WORK REQUIRED. Reply with one number: the count of lines in the listing that contain the string "materials".

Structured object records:
══════════

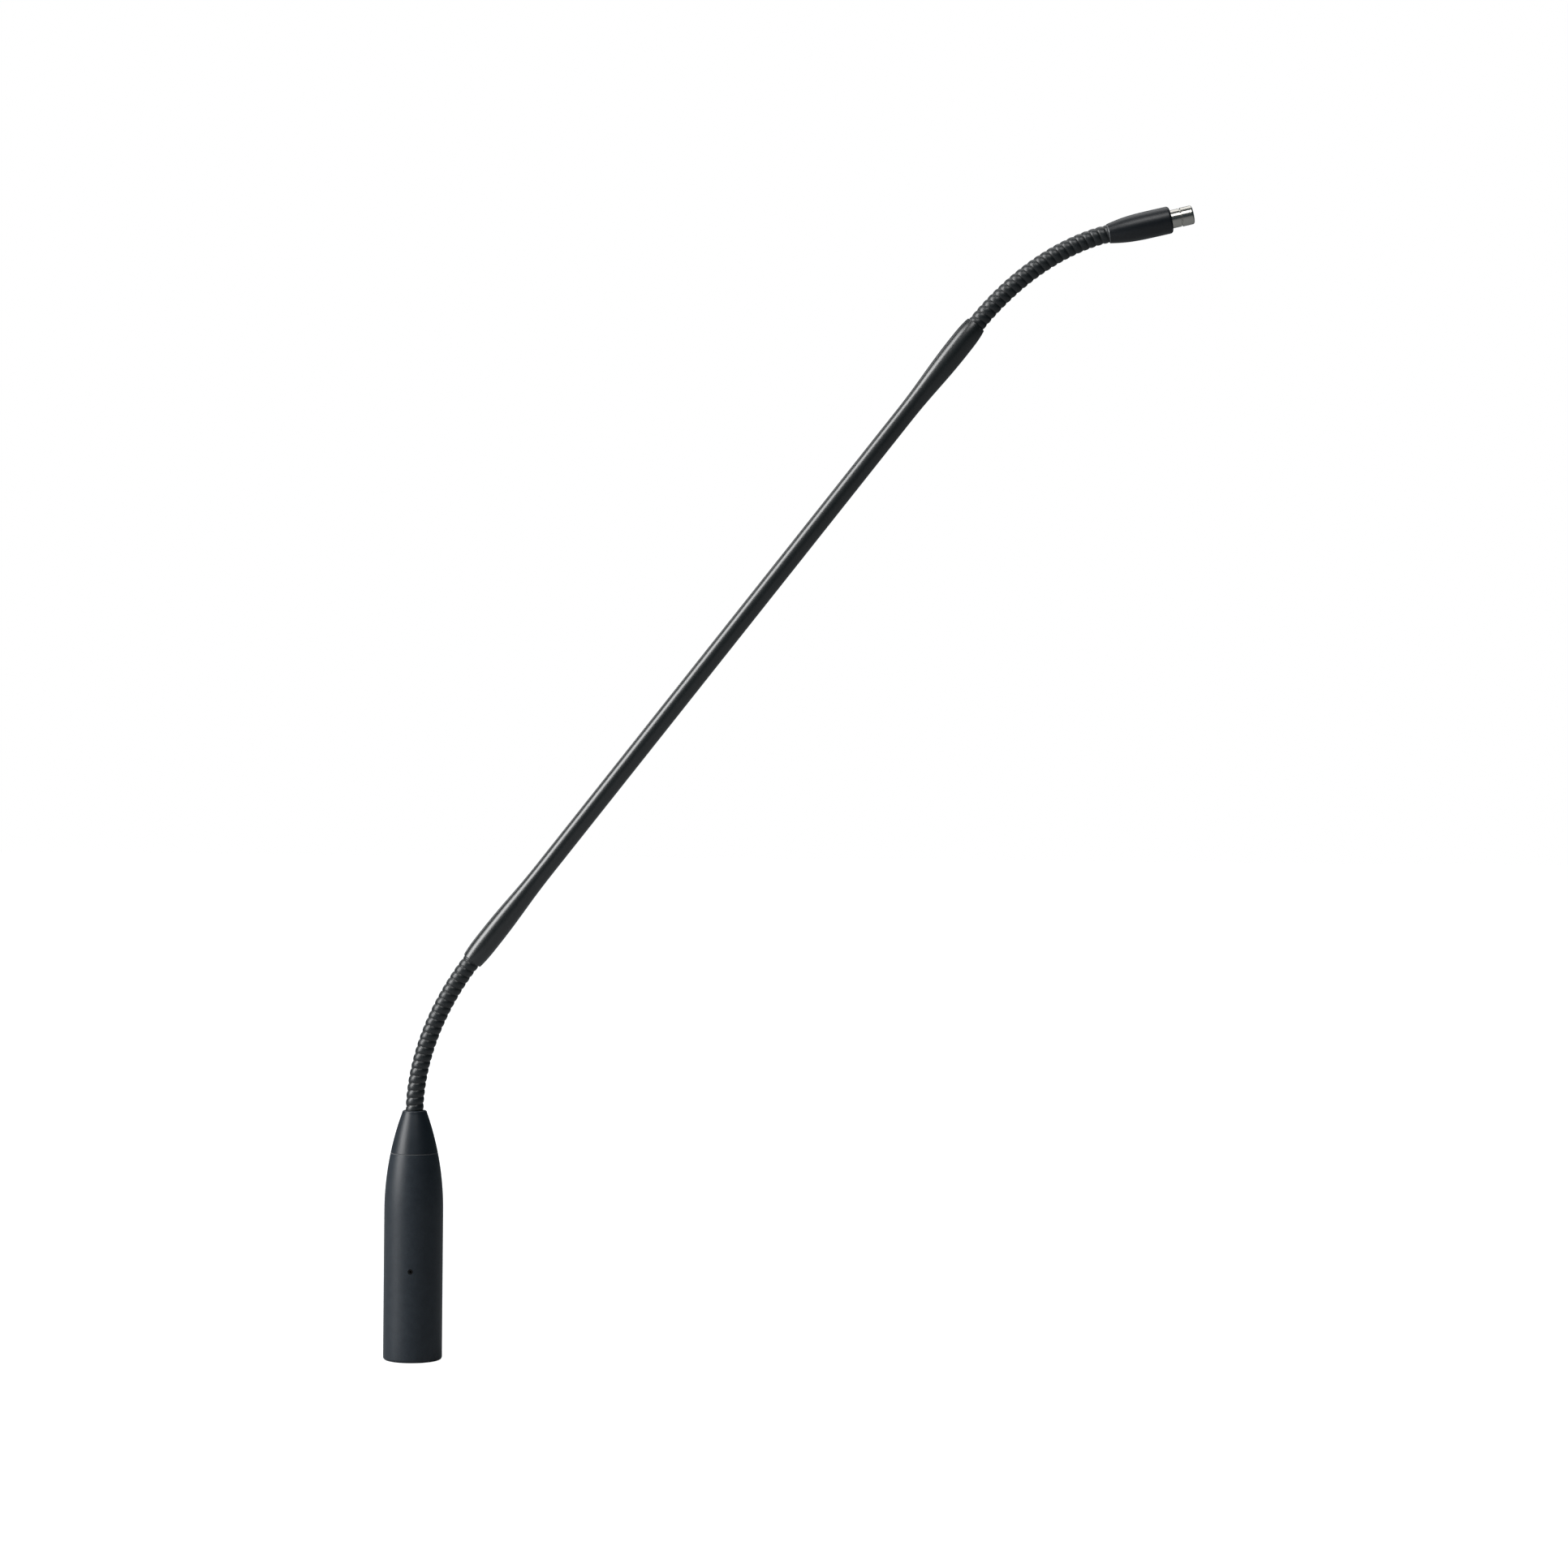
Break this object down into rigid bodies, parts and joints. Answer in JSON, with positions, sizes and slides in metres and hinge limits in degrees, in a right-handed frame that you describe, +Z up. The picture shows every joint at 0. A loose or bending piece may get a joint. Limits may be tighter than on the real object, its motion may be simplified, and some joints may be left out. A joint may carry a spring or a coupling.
{
  "type": "gooseneck podium microphone",
  "caption": "Slim gooseneck podium microphone: XLR plug housing, bendable sections at each end of a rigid stem, and a small metal condenser capsule at the tip.",
  "frame": {"origin": "on the plug axis, where the full-diameter wall of the plug shell begins, 1 mm above its rounded rim", "axes": "+Z up the plug axis; +X towards the side that the neck leans to, so the whole neck lies in the XZ plane at rest; the side with the lock screw faces -Y and the latch window faces +Y"},
  "size_m": [0.2587, 0.019, 0.3745],
  "materials": {
    "housing_black": "matt anthracite anodised aluminium, fine bead-blasted texture",
    "stem_black": "satin-gloss black lacquer on a slim metal tube",
    "flex_black": "soft black lacquer on wound steel turns",
    "holder_black": "satin black, slightly softer than the stem",
    "capsule_nickel": "turned and nickel plated",
    "insert_plastic": "black moulded insulation",
    "contact_silver": "silver plated brass",
    "plain_steel": "plain steel",
    "board_laminate": "green glass-fibre laminate",
    "component_black": "black moulded component bodies",
    "capacitor_can": "plain aluminium cans",
    "ferrite_grey": "dark grey ferrite",
    "sleeve_film": "pale insulating sleeve",
    "tinned_copper": "tinned copper",
    "cable_jacket": "thin black cable jacket",
    "capsule_brass": "plain brass",
    "capsule_insulator": "natural moulded insulation",
    "diaphragm_film": "metallised film",
    "screen_cloth": "thin black acoustic cloth"
  },
  "bodies": {
    "root": {"plug_housing": "housing_black", "nose_cap": "housing_black", "flex_ring_nut": "plain_steel", "lower_flex_ferrule": "flex_black", "xlr_insert": "insert_plastic", "contact_pin_1": "contact_silver", "contact_pin_2": "contact_silver", "contact_pin_3": "contact_silver", "ground_spring": "plain_steel", "lock_screw": "plain_steel", "board_sleeve": "sleeve_film", "preamp_board": "board_laminate", "board_capacitors": "capacitor_can", "board_chips": "component_black", "output_transistors": "component_black", "rf_choke": "ferrite_grey", "pin_leads": "tinned_copper", "cable_cores": "tinned_copper", "cable_clamp": "tinned_copper", "signal_cable": "cable_jacket"},
    "lower_link_01": {"lower_flex_link_01": "flex_black"},
    "lower_link_02": {"lower_flex_link_02": "flex_black"},
    "lower_link_03": {"lower_flex_link_03": "flex_black"},
    "lower_link_04": {"lower_flex_link_04": "flex_black"},
    "lower_link_05": {"lower_flex_link_05": "flex_black"},
    "lower_link_06": {"lower_flex_link_06": "flex_black"},
    "lower_link_07": {"lower_flex_link_07": "flex_black"},
    "lower_link_08": {"lower_flex_link_08": "flex_black"},
    "lower_link_09": {"lower_flex_link_09": "flex_black"},
    "lower_link_10": {"lower_flex_link_10": "flex_black"},
    "stem": {"stem_tube": "stem_black", "lower_stem_ferrule": "flex_black", "upper_stem_ferrule": "flex_black"},
    "upper_link_01": {"upper_flex_link_01": "flex_black"},
    "upper_link_02": {"upper_flex_link_02": "flex_black"},
    "upper_link_03": {"upper_flex_link_03": "flex_black"},
    "upper_link_04": {"upper_flex_link_04": "flex_black"},
    "upper_link_05": {"upper_flex_link_05": "flex_black"},
    "upper_link_06": {"upper_flex_link_06": "flex_black"},
    "upper_link_07": {"upper_flex_link_07": "flex_black"},
    "upper_link_08": {"upper_flex_link_08": "flex_black"},
    "upper_link_09": {"upper_flex_link_09": "flex_black"},
    "upper_link_10": {"upper_flex_link_10": "flex_black"},
    "head": {"head_holder": "holder_black", "head_ferrule": "flex_black", "contact_board": "board_laminate", "signal_contact": "contact_silver", "contact_bush": "insert_plastic", "capsule_collar": "capsule_nickel", "capsule_can": "capsule_nickel", "capsule_board": "board_laminate", "capsule_fet": "component_black", "backplate": "capsule_brass", "backplate_cup": "capsule_insulator", "spacer_ring": "capsule_brass", "diaphragm": "diaphragm_film", "diaphragm_ring": "capsule_brass", "dust_screen": "screen_cloth"}
  },
  "joints": [
    {"name": "lower_bend_1", "type": "hinge", "parent": "root", "child": "lower_link_01", "pos_m": [0, 0, 0.08179], "axis": [0.001, 1, 0.0005], "range_deg": [-15.48, 2.85], "deforming": ["signal_cable"]},
    {"name": "lower_sway_1", "type": "hinge", "parent": "lower_link_01", "child": "lower_link_02", "pos_m": [0.00045, 0, 0.08654], "axis": [0.992, 0, -0.1264], "range_deg": [-11, 11]},
    {"name": "lower_bend_2", "type": "hinge", "parent": "lower_link_02", "child": "lower_link_03", "pos_m": [0.0012, 0, 0.09125], "axis": [0.001, 1, 0.0005], "range_deg": [-15.48, 2.85]},
    {"name": "lower_sway_2", "type": "hinge", "parent": "lower_link_03", "child": "lower_link_04", "pos_m": [0.00226, 0, 0.09591], "axis": [0.9684, 0, -0.2496], "range_deg": [-11, 11]},
    {"name": "lower_bend_3", "type": "hinge", "parent": "lower_link_04", "child": "lower_link_05", "pos_m": [0.00359, 0, 0.10049], "axis": [0.001, 1, 0.0005], "range_deg": [-15.48, 2.85]},
    {"name": "lower_sway_3", "type": "hinge", "parent": "lower_link_05", "child": "lower_link_06", "pos_m": [0.00518, 0, 0.10499], "axis": [0.9327, 0, -0.3606], "range_deg": [-11, 11]},
    {"name": "lower_bend_4", "type": "hinge", "parent": "lower_link_06", "child": "lower_link_07", "pos_m": [0.00703, 0, 0.10939], "axis": [0.001, 1, 0.0005], "range_deg": [-15.48, 2.85]},
    {"name": "lower_sway_4", "type": "hinge", "parent": "lower_link_07", "child": "lower_link_08", "pos_m": [0.00911, 0, 0.11368], "axis": [0.8886, 0, -0.4587], "range_deg": [-11, 11]},
    {"name": "lower_bend_5", "type": "hinge", "parent": "lower_link_08", "child": "lower_link_09", "pos_m": [0.0114, 0, 0.11787], "axis": [0.001, 1, 0.0005], "range_deg": [-15.48, 2.85]},
    {"name": "lower_sway_5", "type": "hinge", "parent": "lower_link_09", "child": "lower_link_10", "pos_m": [0.01391, 0, 0.12193], "axis": [0.8391, 0, -0.544], "range_deg": [-11, 11]},
    {"name": "lower_bend_6", "type": "hinge", "parent": "lower_link_10", "child": "stem", "pos_m": [0.01659, 0, 0.12588], "axis": [0.001, 1, 0.0005], "range_deg": [-15.48, 2.85]},
    {"name": "upper_bend_1", "type": "hinge", "parent": "stem", "child": "upper_link_01", "pos_m": [0.18047, 0, 0.33639], "axis": [0.001, 1, 0.0005], "range_deg": [-15.63, 2.7]},
    {"name": "upper_sway_1", "type": "hinge", "parent": "upper_link_01", "child": "upper_link_02", "pos_m": [0.18362, 0, 0.33999], "axis": [0.7388, 0, -0.6739], "range_deg": [-11, 11]},
    {"name": "upper_bend_2", "type": "hinge", "parent": "upper_link_02", "child": "upper_link_03", "pos_m": [0.18692, 0, 0.34345], "axis": [0.001, 1, 0.0005], "range_deg": [-15.63, 2.7]},
    {"name": "upper_sway_2", "type": "hinge", "parent": "upper_link_03", "child": "upper_link_04", "pos_m": [0.19037, 0, 0.34675], "axis": [0.6722, 0, -0.7404], "range_deg": [-11, 11]},
    {"name": "upper_bend_3", "type": "hinge", "parent": "upper_link_04", "child": "upper_link_05", "pos_m": [0.19399, 0, 0.34988], "axis": [0.001, 1, 0.0005], "range_deg": [-15.63, 2.7]},
    {"name": "upper_sway_3", "type": "hinge", "parent": "upper_link_05", "child": "upper_link_06", "pos_m": [0.19778, 0, 0.3528], "axis": [0.5885, 0, -0.8085], "range_deg": [-11, 11]},
    {"name": "upper_bend_4", "type": "hinge", "parent": "upper_link_06", "child": "upper_link_07", "pos_m": [0.20172, 0, 0.3555], "axis": [0.001, 1, 0.0005], "range_deg": [-15.63, 2.7]},
    {"name": "upper_sway_4", "type": "hinge", "parent": "upper_link_07", "child": "upper_link_08", "pos_m": [0.20583, 0, 0.35796], "axis": [0.4861, 0, -0.8739], "range_deg": [-11, 11]},
    {"name": "upper_bend_5", "type": "hinge", "parent": "upper_link_08", "child": "upper_link_09", "pos_m": [0.21008, 0, 0.36015], "axis": [0.001, 1, 0.0005], "range_deg": [-15.63, 2.7]},
    {"name": "upper_sway_5", "type": "hinge", "parent": "upper_link_09", "child": "upper_link_10", "pos_m": [0.21447, 0, 0.36205], "axis": [0.3636, 0, -0.9315], "range_deg": [-11, 11]},
    {"name": "upper_bend_6", "type": "hinge", "parent": "upper_link_10", "child": "head", "pos_m": [0.21898, 0, 0.36362], "axis": [0.001, 1, 0.0005], "range_deg": [-15.63, 2.7]}
  ],
  "couplings": [
    {"joint": "lower_bend_2", "follows": "lower_bend_1", "ratio": 1},
    {"joint": "lower_sway_2", "follows": "lower_sway_1", "ratio": 1},
    {"joint": "lower_bend_3", "follows": "lower_bend_1", "ratio": 1},
    {"joint": "lower_sway_3", "follows": "lower_sway_1", "ratio": 1},
    {"joint": "lower_bend_4", "follows": "lower_bend_1", "ratio": 1},
    {"joint": "lower_sway_4", "follows": "lower_sway_1", "ratio": 1},
    {"joint": "lower_bend_5", "follows": "lower_bend_1", "ratio": 1},
    {"joint": "lower_sway_5", "follows": "lower_sway_1", "ratio": 1},
    {"joint": "lower_bend_6", "follows": "lower_bend_1", "ratio": 1},
    {"joint": "upper_bend_2", "follows": "upper_bend_1", "ratio": 1},
    {"joint": "upper_sway_2", "follows": "upper_sway_1", "ratio": 1},
    {"joint": "upper_bend_3", "follows": "upper_bend_1", "ratio": 1},
    {"joint": "upper_sway_3", "follows": "upper_sway_1", "ratio": 1},
    {"joint": "upper_bend_4", "follows": "upper_bend_1", "ratio": 1},
    {"joint": "upper_sway_4", "follows": "upper_sway_1", "ratio": 1},
    {"joint": "upper_bend_5", "follows": "upper_bend_1", "ratio": 1},
    {"joint": "upper_sway_5", "follows": "upper_sway_1", "ratio": 1},
    {"joint": "upper_bend_6", "follows": "upper_bend_1", "ratio": 1}
  ]
}
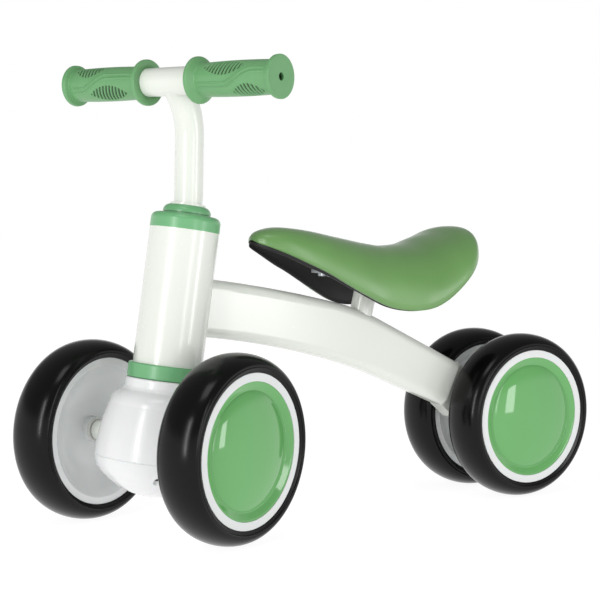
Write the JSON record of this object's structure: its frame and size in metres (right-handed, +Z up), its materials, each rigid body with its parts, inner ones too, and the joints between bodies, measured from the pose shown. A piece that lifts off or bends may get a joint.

══════════

SOLUTION TO THE PROBLEM. 2